Penalties and Risks of Non-Compliance
Failure to disclose your foreign income, companies, or accounts can result in:
- Fines up to 200% of unpaid tax
- Potential criminal prosecution in serious cases
- Restrictions on travel or asset seizures
HMRC actively cross-checks CRS data with tax declarations. Ignorance of the rules is rarely accepted as a defence.
Although disclosure facilities and amnesties occasionally apply, they are not available once an investigation is opened.
Action Plan for UK Residents After UAE Company Registration
Step 1: Assess your tax residency under the SRT
Use the Statutory Residence Test to determine if you are a UK tax resident, as this affects your global tax liability.

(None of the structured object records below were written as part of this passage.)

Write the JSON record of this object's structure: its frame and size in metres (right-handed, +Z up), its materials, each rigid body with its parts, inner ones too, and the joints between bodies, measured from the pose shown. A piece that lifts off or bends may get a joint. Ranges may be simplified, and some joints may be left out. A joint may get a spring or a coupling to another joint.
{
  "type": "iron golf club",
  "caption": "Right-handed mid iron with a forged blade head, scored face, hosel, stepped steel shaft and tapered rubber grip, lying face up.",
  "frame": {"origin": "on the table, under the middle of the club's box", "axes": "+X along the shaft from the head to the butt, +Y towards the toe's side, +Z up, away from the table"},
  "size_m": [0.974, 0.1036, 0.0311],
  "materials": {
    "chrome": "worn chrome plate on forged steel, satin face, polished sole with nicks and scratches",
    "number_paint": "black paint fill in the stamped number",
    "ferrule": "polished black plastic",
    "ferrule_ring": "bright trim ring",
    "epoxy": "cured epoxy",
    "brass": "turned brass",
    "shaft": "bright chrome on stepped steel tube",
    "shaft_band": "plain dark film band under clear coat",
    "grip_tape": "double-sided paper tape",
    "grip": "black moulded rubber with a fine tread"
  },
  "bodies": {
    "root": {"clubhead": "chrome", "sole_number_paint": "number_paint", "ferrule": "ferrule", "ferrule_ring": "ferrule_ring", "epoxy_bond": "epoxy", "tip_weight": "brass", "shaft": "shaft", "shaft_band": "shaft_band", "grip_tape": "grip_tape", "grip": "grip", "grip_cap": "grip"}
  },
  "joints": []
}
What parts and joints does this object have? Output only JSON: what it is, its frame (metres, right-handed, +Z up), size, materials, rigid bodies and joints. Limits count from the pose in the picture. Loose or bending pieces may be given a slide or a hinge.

Step 2: Ensure your UAE company is not effectively managed from the UK
Avoid making strategic decisions from the UK or signing contracts while in the country to reduce the risk of UK corporate residency.
Step 3: Conduct key decisions and board meetings outside the UK
Hold board meetings abroad and keep minutes to demonstrate foreign control of company operations.
Step 4: Classify income correctly (salary, dividends, consulting)
Understand the tax treatment of each income type and ensure correct reporting to avoid penalties.
Step 5: Include foreign income in your Self Assessment return
Report all relevant earnings from your UAE company, even if not taxed locally, to stay compliant with HMRC rules.
Step 6: Consider the remittance basis if eligible and beneficial
If you are non-domiciled, assess whether claiming the remittance basis offers tax advantages and meets your financial strategy.
Step 7: Seek professional tax advice to remain fully compliant
International tax can be complex. A qualified adviser will help you navigate UK and UAE obligations with minimal risk.
Registering a company in the UAE is not an excuse to ignore HMRC obligations. With proper structure, real substance abroad, and clear reporting, it can be a tax-efficient and legitimate business solution for UK residents.